"The economy remains the dominant issue. We still don't have any definite authoritative signs that the economy has indeed begun to turn around. No one knows when it is going to change. There is a huge difference of opinion as to how strong of a recovery we will see.
"It is very likely that it will be a somewhat muted recovery. It will stop well short of the growth that we enjoyed in the mid-1996 to mid-2000 years. The idea that we were going to have a robust, second half recovery is obviously not going to happen," he says.

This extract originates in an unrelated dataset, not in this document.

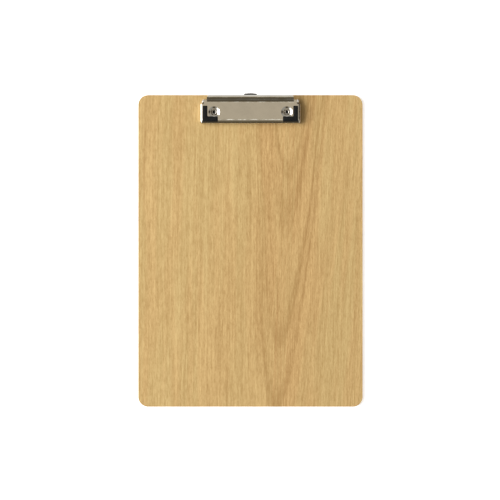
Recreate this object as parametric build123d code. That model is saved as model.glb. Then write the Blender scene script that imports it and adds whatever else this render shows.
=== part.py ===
from build123d import *
import os
from math import acos, atan2, cos, degrees, hypot, pi, radians, sin, sqrt, tan

# A letter-size clipboard with a sprung lever clip and a pull-out hanging tab, in millimetres.
# The board lies flat with its front face up (+Z) and its clip end towards +Y. The origin is the
# centre of the whole part's bounding box in X and Y, at the height of the rivet heads' lowest point.
# "Depth" below means the distance from the board's top edge, measured towards its foot (-Y).

# ---- Board ----
board_width = 228.6
board_length = 317.5
board_corner_radius = 10.0
core_thickness = 2.6
laminate_thickness = 0.2

# ---- Lever plate ----
clip_width = 102.0
clip_depth = 29.3
lever_sheet = 0.8
lever_edge_radius = 2.0
front_roll_radius = 12.0
front_roll_angle = 20.0
front_edge_radius = 2.2
shoulder_depth = 9.4
shoulder_corner_radius = 1.2
shoulder_step = 3.8
neck_edge_radius = 2.0
lip_side_step = 2.9
lip_bend_depth = 6.3
lip_bend_radius = 3.0
lip_angle = 42.0
lip_crest_depth = 2.5
lip_crest_radius = 2.2
lip_droop_angle = 12.0
lip_corner_radius = 3.2
skirt_clearance = 0.35
access_hole_radius = 3.9
access_dish_radius = 5.7
access_dish_depth = 1.0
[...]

Paparozzi does note that he has begun to see printer confidence rise in NAPL's printing business index. "In our surveys, we are starting to see that printer confidence is beginning to rise. Our printing business index has leveled off after it peaked last August. However, it is important to recognize that the rising optimism is based on the expectation that the economy is going to respond to the tax and interest rate cuts by year's end," Paparozzi reveals.
Interest Rate Cuts
While key indicators appear to have stabilized for now, the economy's next move will depend on how well it responds to the stimulus that the U.S. Treasury and the federal government have applied.

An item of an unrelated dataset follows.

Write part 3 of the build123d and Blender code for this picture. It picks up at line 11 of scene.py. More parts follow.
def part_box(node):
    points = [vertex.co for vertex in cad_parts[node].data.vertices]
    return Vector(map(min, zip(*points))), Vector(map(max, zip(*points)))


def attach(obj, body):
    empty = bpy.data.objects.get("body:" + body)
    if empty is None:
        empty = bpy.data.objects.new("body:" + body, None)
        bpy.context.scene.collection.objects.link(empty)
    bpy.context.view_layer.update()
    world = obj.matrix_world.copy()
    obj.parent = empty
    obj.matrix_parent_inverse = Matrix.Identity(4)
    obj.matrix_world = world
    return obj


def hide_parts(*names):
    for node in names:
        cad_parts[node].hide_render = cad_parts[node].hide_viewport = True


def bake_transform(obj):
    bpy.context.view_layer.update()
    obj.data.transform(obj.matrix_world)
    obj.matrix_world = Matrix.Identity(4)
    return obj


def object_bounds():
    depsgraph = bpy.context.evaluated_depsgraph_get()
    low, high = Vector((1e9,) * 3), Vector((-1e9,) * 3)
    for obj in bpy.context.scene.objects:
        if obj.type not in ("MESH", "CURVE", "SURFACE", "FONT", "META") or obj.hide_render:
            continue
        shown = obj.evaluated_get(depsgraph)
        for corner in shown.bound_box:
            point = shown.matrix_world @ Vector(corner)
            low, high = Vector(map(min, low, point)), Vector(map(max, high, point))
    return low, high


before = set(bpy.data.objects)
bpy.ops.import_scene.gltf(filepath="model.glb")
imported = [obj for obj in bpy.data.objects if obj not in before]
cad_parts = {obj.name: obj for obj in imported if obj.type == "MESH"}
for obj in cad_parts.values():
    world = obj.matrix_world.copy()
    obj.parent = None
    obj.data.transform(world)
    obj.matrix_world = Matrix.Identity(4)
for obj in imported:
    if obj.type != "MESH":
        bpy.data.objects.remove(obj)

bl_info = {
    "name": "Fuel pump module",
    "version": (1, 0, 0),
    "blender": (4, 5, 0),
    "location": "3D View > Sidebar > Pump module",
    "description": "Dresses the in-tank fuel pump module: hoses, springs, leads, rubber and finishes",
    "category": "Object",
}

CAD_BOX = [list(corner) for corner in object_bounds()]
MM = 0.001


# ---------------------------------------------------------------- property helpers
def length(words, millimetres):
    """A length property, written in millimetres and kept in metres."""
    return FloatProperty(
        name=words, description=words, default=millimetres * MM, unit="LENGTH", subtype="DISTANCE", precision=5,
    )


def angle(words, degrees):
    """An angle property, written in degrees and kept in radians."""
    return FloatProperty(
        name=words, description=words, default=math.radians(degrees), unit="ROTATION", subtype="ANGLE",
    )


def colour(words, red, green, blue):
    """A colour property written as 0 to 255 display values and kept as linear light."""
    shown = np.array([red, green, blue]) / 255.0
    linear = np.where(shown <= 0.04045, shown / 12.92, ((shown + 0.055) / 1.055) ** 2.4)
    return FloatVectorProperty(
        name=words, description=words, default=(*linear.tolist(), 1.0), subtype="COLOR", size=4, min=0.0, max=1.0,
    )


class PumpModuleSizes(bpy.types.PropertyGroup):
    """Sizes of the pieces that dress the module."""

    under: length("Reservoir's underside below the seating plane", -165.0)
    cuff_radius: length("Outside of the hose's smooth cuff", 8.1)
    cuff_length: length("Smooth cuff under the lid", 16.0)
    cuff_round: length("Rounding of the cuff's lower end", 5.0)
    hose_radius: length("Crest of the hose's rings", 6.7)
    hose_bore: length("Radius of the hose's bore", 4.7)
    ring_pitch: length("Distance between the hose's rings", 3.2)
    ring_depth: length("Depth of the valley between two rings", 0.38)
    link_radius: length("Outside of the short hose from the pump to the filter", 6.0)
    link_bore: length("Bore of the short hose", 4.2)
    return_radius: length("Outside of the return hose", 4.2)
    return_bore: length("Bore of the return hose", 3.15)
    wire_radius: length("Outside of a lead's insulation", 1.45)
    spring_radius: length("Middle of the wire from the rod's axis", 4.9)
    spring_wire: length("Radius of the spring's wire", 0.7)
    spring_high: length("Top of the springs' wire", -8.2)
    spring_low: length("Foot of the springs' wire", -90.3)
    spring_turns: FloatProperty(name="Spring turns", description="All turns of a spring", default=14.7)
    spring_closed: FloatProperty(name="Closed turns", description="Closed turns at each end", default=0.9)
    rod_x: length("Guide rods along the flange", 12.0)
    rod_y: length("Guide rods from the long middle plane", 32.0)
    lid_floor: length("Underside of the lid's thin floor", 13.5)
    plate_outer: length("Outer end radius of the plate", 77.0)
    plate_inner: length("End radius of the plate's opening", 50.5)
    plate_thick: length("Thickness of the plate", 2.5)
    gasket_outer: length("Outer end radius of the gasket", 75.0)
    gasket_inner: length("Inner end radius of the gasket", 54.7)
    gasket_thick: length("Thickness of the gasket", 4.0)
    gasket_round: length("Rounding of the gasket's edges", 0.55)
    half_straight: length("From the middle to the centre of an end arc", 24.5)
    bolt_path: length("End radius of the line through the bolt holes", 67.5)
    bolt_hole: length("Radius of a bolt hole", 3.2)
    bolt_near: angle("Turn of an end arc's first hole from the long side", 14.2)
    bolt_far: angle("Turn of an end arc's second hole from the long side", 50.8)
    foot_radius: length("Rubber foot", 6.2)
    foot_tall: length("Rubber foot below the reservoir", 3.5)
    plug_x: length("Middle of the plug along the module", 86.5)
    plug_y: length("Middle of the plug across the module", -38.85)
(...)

The result of this current economic uncertainty is serving to fuel the merger fever that the paper producers have been caught up in this past year. "The market is extremely competitive and, given a stumbling economy, this could negatively impact the smaller mills and merchants, as they will not be able to survive the down cycle. We forecast more acquisitions and consolidation," states Brodock.
The slowing economy has also forced paper mills and merchants to look for ways to hang onto their existing business base by being more willing to negotiate prices than they would be in a more prosperous cycle, he claims.